People ex rel. Galvin v. Judge of Tenth Judicial District

9 Cal. 19 | Cal. | 1858

Burnett, J., delivered the opinion of the Court—Terry, C. J., concurring.

Application for mandamus. The relator was convicted of murder in the first degree, and sentenced to be executed. From the judgment of the Court below, he appealed to this Court. He presented to the Judge of the District Court what he alleges was a true bill of exceptions, which the Judge refused to sign. The Judge, in his answer, states that he did sign a bill of exceptions which was, according to his best recollection and belief, correct; and he still believes the same to be correct and true in every particular; and that he could not conscientiously alter or change the same. The relator, under this state of the case, claims the right to have this issue of fact tried by a jury, under the provisions of the four hundred and seventy-second section of the Practice Act.

Under the Constitution of this State, this Court has appellate jurisdiction “in all criminal cases amounting to felony, on questions of law alone.”

The proposed question is simply a question of fact and not of law. The Judge alleges he did sign a true bill of exceptions, and the relator traverses this allegation. How, then, can this Court, having only appellate jurisdiction on questions of law, proceed to try a disputed question of fact ?

In answer to this view, it is substantially maintained by the counsel of the relator, that this Court is not asked to try the issue of fact, or to exercise any original jurisdiction, but simply to employ its superintending power to compel a true history of the proceedings of the Court below to be sent up to this Court. And as this Court could not say to the District Judge, “you must sign the particular bill of exceptions,” the only remedy given the defendant, is that found in section four hundred and seventy-two, allowing a jury to try the issue of fact.

The real question presented is, whether the record of the District Court can be corrected by the verdict of a jury. The object of a bill of exceptions, as well stated by the counsel of the relator, “ is to make that record which before was not record.” The Judge having signed a bill of exceptions, it became a part of the record in the case, and the only effect of the verdict of the jury, if different, would be to correct the record.

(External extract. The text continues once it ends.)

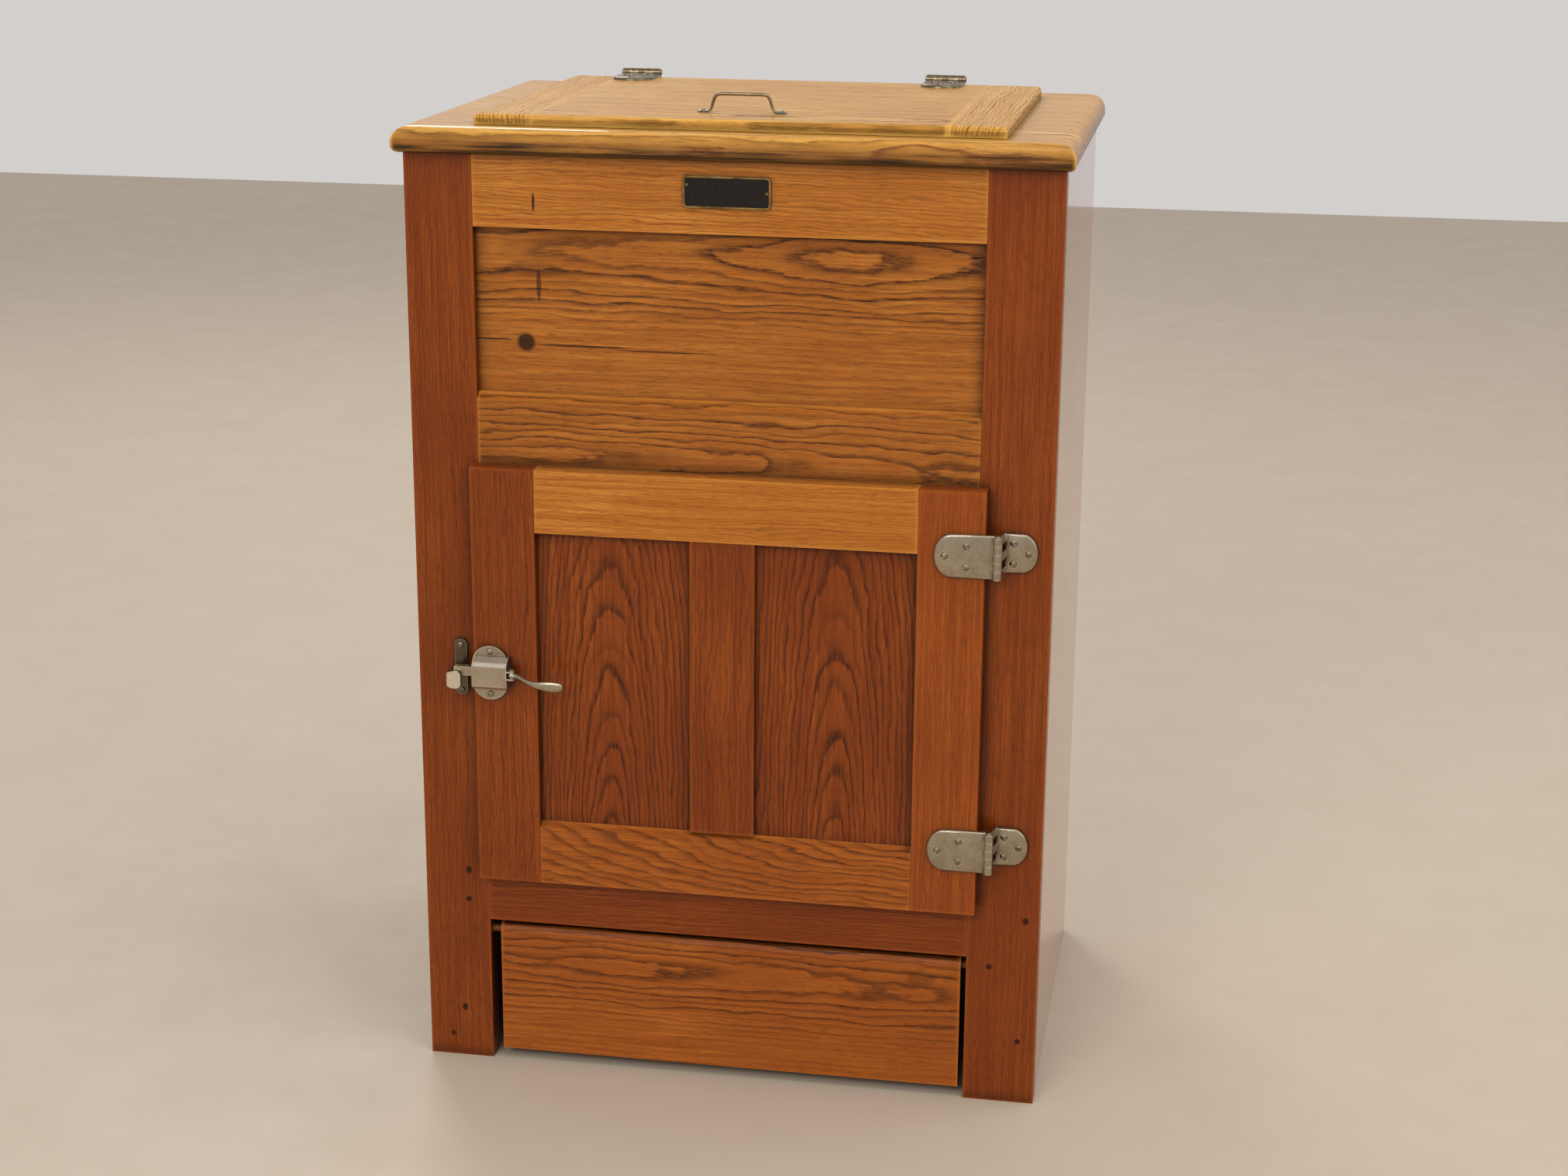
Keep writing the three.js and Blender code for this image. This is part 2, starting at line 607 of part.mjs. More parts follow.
// ---- the latch ----
// The cover: a plate with two round lobes, a hollow box on it and two ears that hold the pin.
function latchCase() {
  const { x: middle, z: centre, wide, tall, thick } = LATCH_PLATE;
  const lobes = rounded(grown([middle, middle], wide), grown([centre, centre], tall), wide - 0.1);
  const back = doorFront - FIT;
  const plate = alongY(lobes, [back - thick, back], 8);
  const { x: [x0, x1], z: [z0, z1], front, wall, roof } = LATCH_BOX;
  // The top is bevelled in two facets and the bottom in one.
  const profile = outline([
    [back, z0],
    [front + 3, z0],
    [front, z0 + 3],
    [front, z1 - 8],
    [front + 3, z1 - 4],
    [front + 7, z1],
    [back, z1],
  ]);
  const { x, y, z, slab, hub, ear } = LATCH;
  const ears = [slab + FIT, -slab - FIT - ear].map((low) =>
    join(
      rod(hub, [z + low, z + low + ear], "z", [x, y], 16),
      box([x1 - 1, x], grown([y, y], hub), [z + low, z + low + ear]),
    ),
  );
  const screws = [-LATCH_PLATE.screw, LATCH_PLATE.screw].map((dz) =>
    rod(3.2, [back - thick - 0.8, back - 2], "y", [middle, centre + dz], 8),
  );
  const hollows = [
    box([x0 + wall, x1 - wall], [front + wall, back + 1], [z0 + 2, z1 - roof]),
    box([x0 - 5, x1 + 0.5], grown(BOLT.y, BOLT.slack), grown(BOLT.z, BOLT.slack)),
    box([x1 - 5, x1 + 0.5], [front + wall, back + 1], grown([z, z], slab + FIT)),
    rod(LATCH.pin + RUNNING, grown([z, z], 20), "z", [x, y], ROUND),
  ];
  const body = join(plate, alongX(profile, [x0, x1]), ...ears, ...screws);
  place("latch_case", NICKEL, cut(body, ...hollows));
}

function latchPin() {
  const { x, y, z, slab, ear, pin } = LATCH;
  const reach = slab + FIT + ear;
  const head = rod(2.2, [z + reach + FIT, z + reach + 1.2], "z", [x, y], 12);
  const shaft = rod(pin, [z - reach - 0.4, z + reach + 0.5], "z", [x, y], ROUND);
  place("latch_pin", NICKEL, join(shaft, head));
}

// The bolt's tail is notched for the lever's arm, wider at the mouth than within.
function latchBolt() {
  const { x, y, z } = BOLT;
  const high = grown([LATCH.z, LATCH.z], LATCH.slab + FIT);
  const from = LATCH.x + ARM_TIP.x - ARM_TIP.radius - 0.7;
  const mouth = box([from, LATCH.x - 2.6], [y[0] - 1, y[0] + 2], high);
  const within = box([from, LATCH.x - 4.6], [y[0] + 1, y[1] + 1], high);
  place("latch_bolt", NICKEL, cut(box(x, y, z), mouth, within));
}

// The lever's flat arm, tapering from the pin to the round tip that moves the bolt.
function leverArm(thick) {
  const { x, y } = LATCH;
  const length = Math.hypot(ARM_TIP.x, ARM_TIP.y);
  const side = 0.8 * ARM_TIP.radius;
  const [du, dv] = [(side * ARM_TIP.y) / length, (-side * ARM_TIP.x) / length];
  const bar = outline([
    [x + du, y + dv],
    [x + ARM_TIP.x + du, y + ARM_TIP.y + dv],
    [x + ARM_TIP.x - du, y + ARM_TIP.y - dv],
    [x - du, y - dv],
  ]);
  const tip = rod(ARM_TIP.radius, thick, "z", [x + ARM_TIP.x, y + ARM_TIP.y], 12);
  return join(inPlan(bar, thick), tip);
}

function latchLever() {
  const { x, y, z, hub, slab, pin } = LATCH;
  const thick = grown([z, z], slab);
  const ball = solid(new THREE.SphereGeometry(hub, 16, 10).translate(x, y, z));
  const slice = box([x - 20, x + hub], [y - 30, y + 30], thick);
  const path = [
    [x + 1, y, z],
    [x + 7, y - 1.5, z - 0.5],
    [x + 15, y - 9, z - 2.6],
    [x + 24, y - 14, z - 4.2],
    [x + 31, y - 14.6, z - 4.6],
  ].map((p) => new THREE.Vector3(...p));
  const stem = wire(2, new THREE.CatmullRomCurve3(path), 10, 8);
  const blade = new THREE.Shape();
  blade.moveTo(x + 25, z - 6);
  blade.bezierCurveTo(x + 31, z - 10, x + 53, z - 11, x + 54, z - 5.5);
  blade.bezierCurveTo(x + 53, z + 0.5, x + 31, z, x + 25, z - 2.6);
  const face = y - PADDLE.reach;
  const paddle = alongY(blade, [face, face + PADDLE.thick], 6);
  const pinHole = rod(pin + RUNNING, grown([z, z], 10), "z", [x, y], ROUND);
  const turning = join(ball.intersect(slice), leverArm(thick), stem, paddle);
  place("latch_lever", NICKEL, cut(turning, pinHole));
}

// A bowed strip in the roof of the box that presses the bolt home.
function latchSpring() {
  const [x0, x1] = [LATCH_BOX.x[0] + 3, LATCH_BOX.x[1] - 6];
  const roof = LATCH_BOX.z[1] - LATCH_BOX.roof - FIT;
  const bow = roof - SPRING - BOLT.z[1] - FIT;
  const count = 8;
  const under = Array.from({ length: count + 1 }, (_, i) => {
    const share = i / count;
    return [x0 + share * (x1 - x0), roof - SPRING - bow * Math.sin(Math.PI * share)];
  });
  const over = under.map(([x, z]) => [x, z + SPRING]).reverse();
  place("latch_spring", BRONZE, alongY(outline([...under, ...over]), grown(BOLT.y, -1)));
}

// The keeper on the case: a plate, a post beside the bolt's end and the lip it slips behind.
function latchStrike() {
  const { x: [x0, x1], z: [z0, z1], front } = STRIKE;
  const plate = alongY(rounded([x0, x1], [z0, z1], 6.1), [-3, -FIT], 6);
  const post = box([x0 + 0.2, x0 + 5], [front + 0.4, -2], [404, 418]);
  const lip = alongY(rounded([x0 + 0.2, x1 + 1.4], [402.5, 419.5], 5), [front, front + 3.8], 5);
  const middle = (x0 + x1) / 2;
  const screws = [z0 + 6, z1 - 6].map((z) => rod(3, [-3.8, -2], "y", [middle, z], 8));
  place("latch_strike", BRONZE, join(plate, post, lip, ...screws));
}

// ---- the nameplate, the kick flap and the drip pan ----
function nameplate() {
  const { x, z, border } = NAMEPLATE;
  const [[x0, x1], [z0, z1]] = [x, z];
  const plate = alongY(rounded(x, z, 4), [-2, -FIT], 4);
  const field = alongY(rounded(grown(x, -border), grown(z, -border), 2.8), [-3, -1.4]);
  const nails = [
    [x0 + 3.6, z1 - 8],
    [x1 - 3.6, (z0 + z1) / 2],
  ].map((spot) => rod(1.2, [-2.2, -0.8], "y", spot, 8));
  place("nameplate", ENAMEL, join(cut(plate, field), ...nails));
}

function kickFlap() {
  const { left, right, low, high, thick, front } = FLAP;
  const r = thick / 2;
  const shape = new THREE.Shape();
  shape.moveTo(front, low);
  shape.lineTo(front + thick, low);
  shape.absarc(front + r, high - r, r, 0, Math.PI);
  const board = alongX(shape, [left, right], 6);
  place("kick_flap", OAK, join(board, flapDowel(FLAP_DOWEL.radius, FLAP_DOWEL.reach)));
}

function dripPan() {
  const { half: reach, front, rear, low, high, rim, wall } = PAN;
  const outer = box([-reach, reach], [front, rear], [low, high]);
  const inner = box(grown([-reach, reach], -wall), grown([front, rear], -wall), [low + wall, 200]);
  const lip = cut(
    box(grown([-reach, reach], rim), [front - rim, rear + rim], [high - 2.5, high]),
    box([-reach + 1, reach - 1], [front + 1, rear - 1], [0, 200]),
  );
  place("drip_pan", ZINC, join(cut(outer, inner), lip));
}

faceFrame();
sideBoards();
carcase();
chambers();
iceRack();
foodShelf();
drain();
topBoard();
lid();
for (const [where, x] of Object.entries(LID_HINGES)) lidHinge(where, x);
door();
doorPlug();
for (const [where, z] of Object.entries(DOOR_HINGES)) doorHinge(where, z);
latchCase();
latchPin();
latchBolt();
latchLever();
latchSpring();
latchStrike();
nameplate();
kickFlap();
dripPan();

const frontMost = LATCH.y - PADDLE.reach;
assembly.position.y = -(frontMost + TOP.rear) / 2;

const icebox = new THREE.Group();
icebox.add(assembly);
export default icebox;
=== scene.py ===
"""A small varnished oak icebox: boards, cast hardware and sheet-metal chambers over the CAD frame.

Metres, +Z up, the front faces -Y. Every piece is placed from the CAD nodes' boxes.
"""

import json
import math
from dataclasses import dataclass

import bmesh
import bpy
from mathutils import Matrix, Vector

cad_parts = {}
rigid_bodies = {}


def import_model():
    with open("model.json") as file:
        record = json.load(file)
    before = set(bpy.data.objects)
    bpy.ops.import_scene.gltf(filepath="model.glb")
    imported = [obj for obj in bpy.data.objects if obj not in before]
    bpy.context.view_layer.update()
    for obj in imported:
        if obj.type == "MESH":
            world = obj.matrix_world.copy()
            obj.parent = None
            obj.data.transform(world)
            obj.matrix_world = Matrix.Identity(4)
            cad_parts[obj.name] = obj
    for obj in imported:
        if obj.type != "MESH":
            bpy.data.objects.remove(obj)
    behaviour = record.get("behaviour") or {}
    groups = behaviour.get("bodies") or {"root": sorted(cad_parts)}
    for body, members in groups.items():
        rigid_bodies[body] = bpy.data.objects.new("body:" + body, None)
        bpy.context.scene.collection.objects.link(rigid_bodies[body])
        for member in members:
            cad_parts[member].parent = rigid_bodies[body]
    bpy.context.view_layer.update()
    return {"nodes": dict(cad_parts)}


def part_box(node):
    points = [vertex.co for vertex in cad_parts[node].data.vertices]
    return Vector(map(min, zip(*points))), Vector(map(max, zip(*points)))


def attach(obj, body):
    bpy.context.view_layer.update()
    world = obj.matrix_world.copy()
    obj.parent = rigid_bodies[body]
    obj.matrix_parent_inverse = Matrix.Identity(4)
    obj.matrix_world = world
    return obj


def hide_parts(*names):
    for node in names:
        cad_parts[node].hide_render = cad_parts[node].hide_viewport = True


for leftover in list(bpy.data.objects):
    bpy.data.objects.remove(leftover)

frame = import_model()
nodes = frame["nodes"]
MM = 0.001


# ---- camera, floor and light ----
CAMERA_AT = (0.4594, -2.5323, 1.2109)
CAMERA_YAW, CAMERA_PITCH, CAMERA_ROLL = (math.radians(a) for a in (9.833, -16.408, 0.4426))
LENS_MM, SENSOR_MM = 60.407, 36.0
FLOOR_HALF = 6.0
BACKDROP = (0.95, 0.92, 0.9, 1)
BACKDROP_STRENGTH = 0.68
MIDDLE = (0, 0, 0.45)
# Each lamp: where it hangs, what it points at, its side in metres, its watts and its tint.
LAMPS = {
    "key": ((-0.8, -3.9, 2.6), MIDDLE, 1.6, 62, (1, 0.97, 0.92)),
    "fill": ((3.0, -3.0, 2.4), MIDDLE, 2.2, 26, (1, 0.97, 0.93)),
    "top": ((0.9, -0.6, 2.9), (0, 0.1, 0.9), 1.6, 18, (1, 0.96, 0.9)),
    "side": ((3.8, 1.2, 2.6), (0.3, 0, 0.5), 2.2, 26, (1, 0.97, 0.93)),
    "back": ((-1.5, 2.9, 3.0), MIDDLE, 1.2, 34, (1, 0.97, 0.93)),
}


def add_camera():
    forward = Vector(
        (
            -math.sin(CAMERA_YAW) * math.cos(CAMERA_PITCH),
            math.cos(CAMERA_YAW) * math.cos(CAMERA_PITCH),
            math.sin(CAMERA_PITCH),
        )
    )
    level = Vector((math.cos(CAMERA_YAW), math.sin(CAMERA_YAW), 0))
    upright = level.cross(forward)
    right = math.cos(CAMERA_ROLL) * level + math.sin(CAMERA_ROLL) * upright
    up = -math.sin(CAMERA_ROLL) * level + math.cos(CAMERA_ROLL) * upright
    data = bpy.data.cameras.new("camera")
    data.lens = LENS_MM
    data.sensor_width = SENSOR_MM
    camera = bpy.data.objects.new("camera", data)
    turn = Matrix((right, up, -forward)).transposed().to_4x4()
    camera.matrix_world = Matrix.Translation(CAMERA_AT) @ turn
    bpy.context.collection.objects.link(camera)
    bpy.context.scene.camera = camera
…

The power to determine every issue between parties, must be placed somewhere. There must be an end of controversies, or the system must fail to accomplish the very object intended. The District Courts are Courts of original jurisdiction, of the highest order known to our Constitution. They are Courts of grave dignity, and are required to keep a record of all their proceedings ; and after they have assumed to do so, can their rec*21ords be corrected by any other power known to our law? The proceedings are known to these Courts, because they take place in their presence. Can a jury be called in to decide as to what occurred in the presence of the Court ? Juries are used as instruments, to determine facts unknown to the Courts. But a Court does not require the verdict of a jury to inform it of facts occurring in the presence of the Court itself. Courts of such extended jurisdi ction and grave responsibility as the District Courts must, from the very nature of the case, be trusted as to the fidelity of their own records. It would destroy all confidence in the verity of the records of these Courts, were the rule once laid down that their truth could be questioned. We should soon be called upon to direct issues of fact to be tried by a jury, as to whether the statements settled by District Judges, in civil cases, contained the whole truth, or otherwise. Every criminal convicted of murder in the first degree, could readily procure a lengthened stay of execution, by raising an issue of fact with the District Judge.

It is true that the language of the four hundred and seventy-second section is general, and would seem to include all cases where there was an issue of fact raised by the return to the alternative writ. But this general language only applies to proper cases. It could not have been the intention of the Legislature to give such an extraordinary power to juries as that claimed by the relator.

The relator may be without any judicial remedy. But this is the case with persons who are convicted by the verdict of a jury, when innocent. If the alleged error in the proceedings of the Court related to a mere legal question, not going so much to the merits of the case, then the relator is not so much injured as to justify a departure from the salutary principles of the law. But if, on the other hand, he was convicted when innocent, his remedy must be sought in the pardoning power of the Executive.

We consider the application in this case as novel, and without precedent. We, therefore, have no hesitation in denying it.